Similar to the media reception when Bob Dylan cast off his acoustic guitar in favour of its electric counterpart, the National Gallery’s latest Leonardo exhibition seems to have left many arts correspondents puzzled. Several major reviews of the show have been fairly negative, with a few bordering on zealous condemnation.

“We predicted the reviews wouldn’t be great from the more traditional press,” Chiles admitted. “It’s new and it’s from the National Gallery. Given our status we expected questions to be asked.” Given that the show is almost entirely free from traditional interpretation and dedicated to a single painting, the fear was traditionalists may not ‘get it’. These suspicions proved well founded, but exit surveys showed they were also correct that younger people would intuitively latch on to the concept very speedily.

© National Gallery

While press perspectives were taken with a pinch of salt, early critiques from visitors were quickly heeded to enhance the experience. A few written quotes were introduced in the second week, both to help drive the narrative and perhaps even to bridge the gap for some people struggling to connect with the digital interpretation – in the absence of the customary verbiage.

“Those people who have given us a positive assessment are the ones who have really engaged with the interactive side of it,” Chiles continued.

The only media disparagement which irked the team was the “simplistic attachment made between paying an admission fee and the fact there was only one painting,” he explained. This was, in Chiles’ opinion, clearly communicated to visitors and a selling point of the show. “We have a lot of knowledge about paintings. We have a small collection but very deep knowledge. I think it’s natural to take one painting and give visitors a deep exploration of this.

“We can use our scientific expertise to explore these things in so many different ways. This is very different to other shows where you’re dressing a huge warehouse with lots of highly visual media, but you aren’t necessarily providing that same detail curatorially or in terms of interpretation.”

The Gallery’s head of digital services points out that all the reviews, no matter how negative, referenced the fact that the organisation is right to be pushing the boundaries in this way.

Chiles believes there to be a “massive appetite” for immersive shows, but, while major institutions like the National Gallery get to grips with the practicalities, he concedes “there will need to be a few more years for the landscape to settle.”

This was always going to be a learning experience, and one of the predominant lessons has been the invaluable role visitor assistants play in connecting the public to aspects of the digital interpretation. Another has been that there is no reason to play things safe. This, Chiles noted, was where 59 Productions came into their own.

© Justin Sutcliffe

While this show was a huge undertaking for the Gallery, for the production company that Danny Boyle called on to provide the animation and projection design for the 2012 Olympics opening ceremony, this was far more comfortable territory.

“They’ve got such incredible experience and what they brought was a little bit of theatricality, which is slightly different to viewing things as a tech show or museum interactive,” Chiles stated, full of praise for the job the project partners have done.
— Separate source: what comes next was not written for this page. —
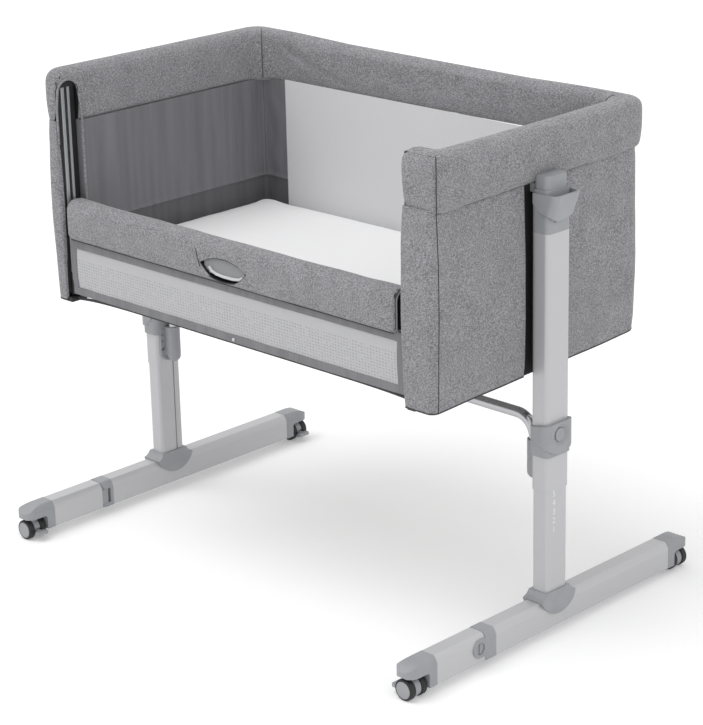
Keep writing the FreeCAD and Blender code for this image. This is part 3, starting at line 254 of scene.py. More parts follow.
@dataclass(frozen=True)
class HeatherCloth(Finish):
    """Woven cloth of mixed light and dark yarn.

    Args:
        contrast: How far single yarns stray from the mean.
        yarn: Width of a yarn.
        fleck: Length of a fleck.
        spread: How far from its mean the weave's value reaches the full contrast.
        patches: Lighter and darker patches per metre.
        patch_share: Share of the patches in the weave's value.
        relief: Height of the yarns.
    """

    contrast: float = 0.46
    yarn: float = 0.0011
    fleck: float = 0.0036
    spread: float = 0.13
    patches: float = 28.0
    patch_share: float = 0.10
    relief: float = 0.0006

    def make(self) -> Material:
        """Build the material.

        Returns:
            The material.
        """
        shader = Shader(self.name)
        thin, long = 1.0 / self.yarn, 1.0 / self.fleck
        weft = shader.grain((long, long, thin), 1.0)
        warp = shader.grain((thin, thin, long), 1.0)
        woven = shader.calc("MULTIPLY", shader.calc("ADD", weft, warp), 0.5)
        patches = shader.grain((self.patches,) * 3, 2.0)
        patchy = shader.calc("MULTIPLY", shader.calc("SUBTRACT", patches, 0.5), self.patch_share)
        mixed = shader.calc("ADD", woven, patchy)
        stops = [(0.5 - self.spread, shaded(self.tone, 1 - self.contrast)), (0.5, self.tone),
                 (0.5 + self.spread, shaded(self.tone, 1 + self.contrast))]
        shader.colour(shader.tones(mixed, stops))
        shader.bump(woven, 0.35, self.relief)
        shader.set(Roughness=0.92, Sheen_Weight=0.18, Sheen_Roughness=0.5)
        return shader.material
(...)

“The storytelling element was where 59 brought a lot to the table. It’s something new and different for museums and galleries so we’re all learning very quickly.”

Given that so many institutions around the globe are frantically trying to make this space their own, learning quickly will be essential to avoid being lost in the crowd. For the time being, the success of these formative shows is, perhaps appropriately, open to interpretation.